Task statement: Restate word for word the lines beginning at the one that contains "const position = geometry.getAttribute('position');" and ending at the one that contains "imported = [obj"; include both and nothing else.

## BEGIN

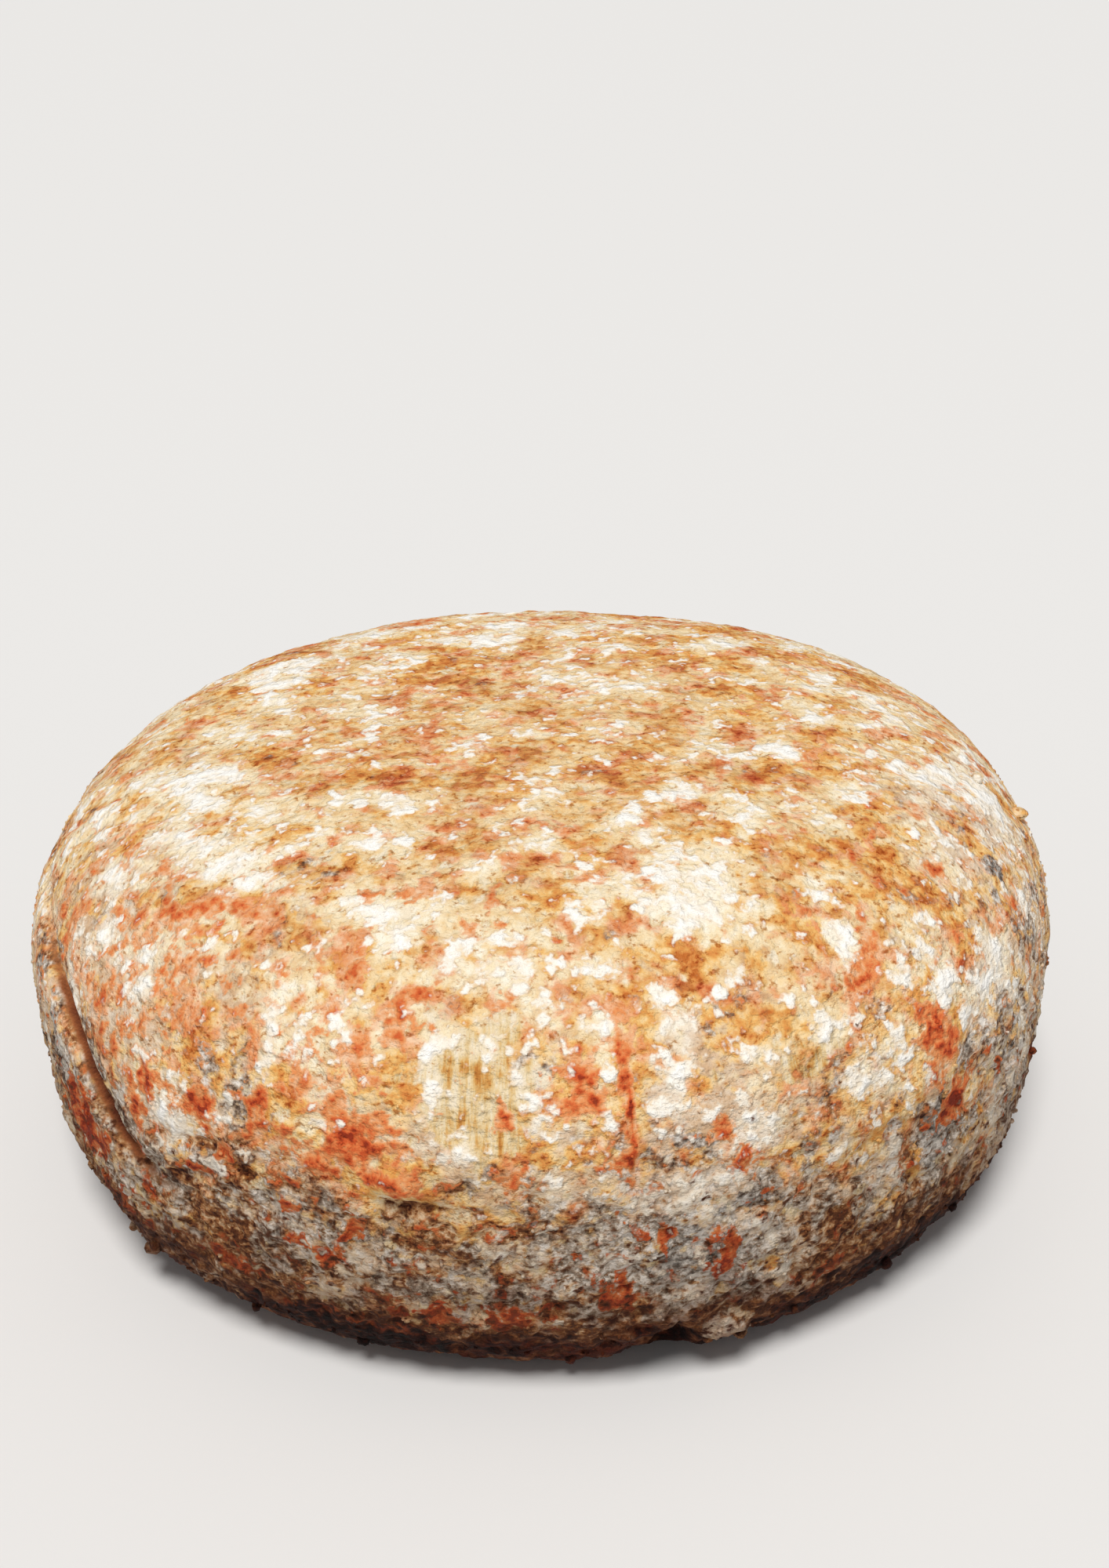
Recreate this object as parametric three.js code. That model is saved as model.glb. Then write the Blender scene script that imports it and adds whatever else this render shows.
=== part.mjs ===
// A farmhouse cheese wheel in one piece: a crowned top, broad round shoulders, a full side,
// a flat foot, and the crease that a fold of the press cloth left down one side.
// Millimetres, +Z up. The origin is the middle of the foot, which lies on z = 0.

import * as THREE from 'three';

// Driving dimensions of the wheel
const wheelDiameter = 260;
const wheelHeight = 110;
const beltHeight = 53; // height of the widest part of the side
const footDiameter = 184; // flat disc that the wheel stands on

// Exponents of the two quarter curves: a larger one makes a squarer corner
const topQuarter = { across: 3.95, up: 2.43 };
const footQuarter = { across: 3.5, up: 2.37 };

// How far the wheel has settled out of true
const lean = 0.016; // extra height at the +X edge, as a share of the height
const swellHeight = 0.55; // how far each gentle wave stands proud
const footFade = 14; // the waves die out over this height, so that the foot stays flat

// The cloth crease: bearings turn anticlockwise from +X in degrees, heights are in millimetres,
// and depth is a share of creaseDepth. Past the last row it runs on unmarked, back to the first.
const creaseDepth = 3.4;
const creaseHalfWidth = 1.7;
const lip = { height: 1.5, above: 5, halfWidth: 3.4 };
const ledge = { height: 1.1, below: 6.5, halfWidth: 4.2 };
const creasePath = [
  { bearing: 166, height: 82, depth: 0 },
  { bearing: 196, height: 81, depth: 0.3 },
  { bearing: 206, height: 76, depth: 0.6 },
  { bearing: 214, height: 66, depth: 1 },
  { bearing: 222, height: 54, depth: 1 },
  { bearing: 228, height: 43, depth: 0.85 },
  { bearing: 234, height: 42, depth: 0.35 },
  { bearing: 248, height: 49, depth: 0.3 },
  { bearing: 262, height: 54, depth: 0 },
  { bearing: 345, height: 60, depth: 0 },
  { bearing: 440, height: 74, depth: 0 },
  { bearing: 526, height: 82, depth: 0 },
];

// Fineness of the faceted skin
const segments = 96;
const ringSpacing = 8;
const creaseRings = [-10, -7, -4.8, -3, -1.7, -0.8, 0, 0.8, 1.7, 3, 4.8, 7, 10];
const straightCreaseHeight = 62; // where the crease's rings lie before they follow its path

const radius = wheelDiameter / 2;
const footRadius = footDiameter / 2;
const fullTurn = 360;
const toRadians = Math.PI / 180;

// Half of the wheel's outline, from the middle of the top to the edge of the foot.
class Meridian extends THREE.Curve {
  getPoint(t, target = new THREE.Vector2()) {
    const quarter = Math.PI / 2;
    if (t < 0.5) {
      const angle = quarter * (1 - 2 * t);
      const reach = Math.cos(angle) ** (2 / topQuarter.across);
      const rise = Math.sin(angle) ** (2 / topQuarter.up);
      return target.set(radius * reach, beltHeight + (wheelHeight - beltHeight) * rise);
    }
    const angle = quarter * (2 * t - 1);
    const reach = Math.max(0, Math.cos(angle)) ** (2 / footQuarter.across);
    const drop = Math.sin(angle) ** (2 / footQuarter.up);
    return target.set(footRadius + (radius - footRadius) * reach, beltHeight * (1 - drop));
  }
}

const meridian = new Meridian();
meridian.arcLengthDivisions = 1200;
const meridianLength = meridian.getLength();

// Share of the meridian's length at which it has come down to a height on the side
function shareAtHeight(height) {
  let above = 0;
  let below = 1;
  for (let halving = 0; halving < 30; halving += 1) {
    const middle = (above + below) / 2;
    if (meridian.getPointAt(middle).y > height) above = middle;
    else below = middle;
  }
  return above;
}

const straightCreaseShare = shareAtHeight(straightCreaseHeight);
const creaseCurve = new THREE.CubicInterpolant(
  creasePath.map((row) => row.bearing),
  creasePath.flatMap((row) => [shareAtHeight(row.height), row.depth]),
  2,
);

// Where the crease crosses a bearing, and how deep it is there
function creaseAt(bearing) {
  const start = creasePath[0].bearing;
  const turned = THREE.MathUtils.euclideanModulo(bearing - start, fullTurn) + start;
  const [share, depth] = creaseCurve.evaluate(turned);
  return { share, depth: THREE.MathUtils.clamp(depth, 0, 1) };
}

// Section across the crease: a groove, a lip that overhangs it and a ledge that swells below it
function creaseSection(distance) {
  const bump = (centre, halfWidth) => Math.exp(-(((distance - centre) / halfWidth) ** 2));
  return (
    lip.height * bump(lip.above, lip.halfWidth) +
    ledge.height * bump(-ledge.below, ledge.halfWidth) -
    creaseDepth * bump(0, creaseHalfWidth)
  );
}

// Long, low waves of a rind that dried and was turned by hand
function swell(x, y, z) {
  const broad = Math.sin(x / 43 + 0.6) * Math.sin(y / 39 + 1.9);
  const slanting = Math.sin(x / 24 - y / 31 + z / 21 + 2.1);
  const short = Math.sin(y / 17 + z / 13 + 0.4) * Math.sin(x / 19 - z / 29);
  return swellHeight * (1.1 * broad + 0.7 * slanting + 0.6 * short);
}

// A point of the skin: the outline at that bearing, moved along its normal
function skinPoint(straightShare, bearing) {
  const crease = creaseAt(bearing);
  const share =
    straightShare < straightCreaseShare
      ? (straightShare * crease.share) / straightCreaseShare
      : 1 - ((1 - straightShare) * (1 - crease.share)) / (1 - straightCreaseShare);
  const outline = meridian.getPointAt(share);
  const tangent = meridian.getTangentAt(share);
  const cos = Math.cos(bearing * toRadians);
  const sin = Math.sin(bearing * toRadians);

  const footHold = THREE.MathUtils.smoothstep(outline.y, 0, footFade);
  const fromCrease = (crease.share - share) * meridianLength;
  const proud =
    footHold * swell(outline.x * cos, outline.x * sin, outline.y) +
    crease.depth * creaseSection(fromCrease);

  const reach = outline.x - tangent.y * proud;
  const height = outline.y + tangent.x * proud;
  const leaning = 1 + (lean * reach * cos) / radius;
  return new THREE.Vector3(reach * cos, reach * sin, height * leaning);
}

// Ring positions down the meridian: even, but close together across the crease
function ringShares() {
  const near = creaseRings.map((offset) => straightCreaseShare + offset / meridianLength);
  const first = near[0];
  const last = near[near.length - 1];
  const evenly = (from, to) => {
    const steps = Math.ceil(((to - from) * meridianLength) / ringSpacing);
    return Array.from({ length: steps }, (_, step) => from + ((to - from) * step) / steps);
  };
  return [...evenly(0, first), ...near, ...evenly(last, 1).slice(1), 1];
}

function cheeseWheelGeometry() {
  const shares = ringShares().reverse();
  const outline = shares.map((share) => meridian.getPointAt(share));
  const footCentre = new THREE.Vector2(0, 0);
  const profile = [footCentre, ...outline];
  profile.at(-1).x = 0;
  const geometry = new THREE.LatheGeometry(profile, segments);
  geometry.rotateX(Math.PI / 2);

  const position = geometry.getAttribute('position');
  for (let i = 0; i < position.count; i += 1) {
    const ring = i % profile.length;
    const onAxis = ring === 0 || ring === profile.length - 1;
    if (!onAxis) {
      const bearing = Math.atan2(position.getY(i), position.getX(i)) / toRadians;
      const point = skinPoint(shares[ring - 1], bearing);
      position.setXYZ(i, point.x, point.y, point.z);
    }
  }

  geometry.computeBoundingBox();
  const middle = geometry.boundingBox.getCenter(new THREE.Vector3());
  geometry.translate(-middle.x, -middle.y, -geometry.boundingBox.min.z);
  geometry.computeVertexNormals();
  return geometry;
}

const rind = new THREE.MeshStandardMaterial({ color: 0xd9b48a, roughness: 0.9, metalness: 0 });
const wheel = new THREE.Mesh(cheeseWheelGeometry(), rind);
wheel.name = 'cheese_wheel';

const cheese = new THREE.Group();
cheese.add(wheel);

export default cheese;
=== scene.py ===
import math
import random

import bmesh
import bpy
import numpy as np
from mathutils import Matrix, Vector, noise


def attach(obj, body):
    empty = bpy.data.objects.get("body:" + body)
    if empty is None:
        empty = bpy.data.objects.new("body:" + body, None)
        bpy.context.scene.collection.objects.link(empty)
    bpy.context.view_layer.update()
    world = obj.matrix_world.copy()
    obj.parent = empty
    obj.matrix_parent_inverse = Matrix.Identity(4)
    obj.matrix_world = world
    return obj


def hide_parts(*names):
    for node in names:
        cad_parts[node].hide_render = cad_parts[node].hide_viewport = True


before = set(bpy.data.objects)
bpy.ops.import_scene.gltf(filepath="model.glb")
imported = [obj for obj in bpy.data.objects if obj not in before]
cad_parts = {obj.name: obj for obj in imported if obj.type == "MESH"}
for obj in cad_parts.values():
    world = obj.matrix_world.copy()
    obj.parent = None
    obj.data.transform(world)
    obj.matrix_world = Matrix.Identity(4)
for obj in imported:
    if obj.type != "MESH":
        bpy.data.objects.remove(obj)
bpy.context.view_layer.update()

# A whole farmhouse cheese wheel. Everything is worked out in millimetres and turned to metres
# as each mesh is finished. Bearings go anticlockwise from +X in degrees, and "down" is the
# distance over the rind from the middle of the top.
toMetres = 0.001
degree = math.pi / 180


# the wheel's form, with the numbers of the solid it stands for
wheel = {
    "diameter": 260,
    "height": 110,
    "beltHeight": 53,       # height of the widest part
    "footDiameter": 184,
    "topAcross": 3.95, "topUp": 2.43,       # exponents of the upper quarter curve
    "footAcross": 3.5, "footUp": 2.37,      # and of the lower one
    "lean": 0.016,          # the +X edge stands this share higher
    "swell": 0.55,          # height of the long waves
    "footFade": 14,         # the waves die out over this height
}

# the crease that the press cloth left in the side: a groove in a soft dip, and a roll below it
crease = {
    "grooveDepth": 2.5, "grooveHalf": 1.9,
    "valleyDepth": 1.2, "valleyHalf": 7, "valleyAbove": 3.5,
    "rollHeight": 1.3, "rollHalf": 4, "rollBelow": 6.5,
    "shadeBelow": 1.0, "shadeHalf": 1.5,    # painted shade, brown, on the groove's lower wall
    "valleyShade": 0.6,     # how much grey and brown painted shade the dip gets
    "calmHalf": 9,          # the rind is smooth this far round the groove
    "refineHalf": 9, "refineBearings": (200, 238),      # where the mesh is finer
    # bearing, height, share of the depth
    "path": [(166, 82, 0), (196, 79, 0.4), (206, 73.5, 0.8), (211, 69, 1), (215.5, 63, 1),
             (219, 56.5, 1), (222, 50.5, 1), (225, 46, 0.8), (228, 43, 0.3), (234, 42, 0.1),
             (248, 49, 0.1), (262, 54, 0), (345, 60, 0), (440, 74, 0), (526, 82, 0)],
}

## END

Complete response:
  const position = geometry.getAttribute('position');
  for (let i = 0; i < position.count; i += 1) {
    const ring = i % profile.length;
    const onAxis = ring === 0 || ring === profile.length - 1;
    if (!onAxis) {
      const bearing = Math.atan2(position.getY(i), position.getX(i)) / toRadians;
      const point = skinPoint(shares[ring - 1], bearing);
      position.setXYZ(i, point.x, point.y, point.z);
    }
  }

  geometry.computeBoundingBox();
  const middle = geometry.boundingBox.getCenter(new THREE.Vector3());
  geometry.translate(-middle.x, -middle.y, -geometry.boundingBox.min.z);
  geometry.computeVertexNormals();
  return geometry;
}

const rind = new THREE.MeshStandardMaterial({ color: 0xd9b48a, roughness: 0.9, metalness: 0 });
const wheel = new THREE.Mesh(cheeseWheelGeometry(), rind);
wheel.name = 'cheese_wheel';

const cheese = new THREE.Group();
cheese.add(wheel);

export default cheese;
=== scene.py ===
import math
import random

import bmesh
import bpy
import numpy as np
from mathutils import Matrix, Vector, noise


def attach(obj, body):
    empty = bpy.data.objects.get("body:" + body)
    if empty is None:
        empty = bpy.data.objects.new("body:" + body, None)
        bpy.context.scene.collection.objects.link(empty)
    bpy.context.view_layer.update()
    world = obj.matrix_world.copy()
    obj.parent = empty
    obj.matrix_parent_inverse = Matrix.Identity(4)
    obj.matrix_world = world
    return obj


def hide_parts(*names):
    for node in names:
        cad_parts[node].hide_render = cad_parts[node].hide_viewport = True


before = set(bpy.data.objects)
bpy.ops.import_scene.gltf(filepath="model.glb")
imported = [obj for obj in bpy.data.objects if obj not in before]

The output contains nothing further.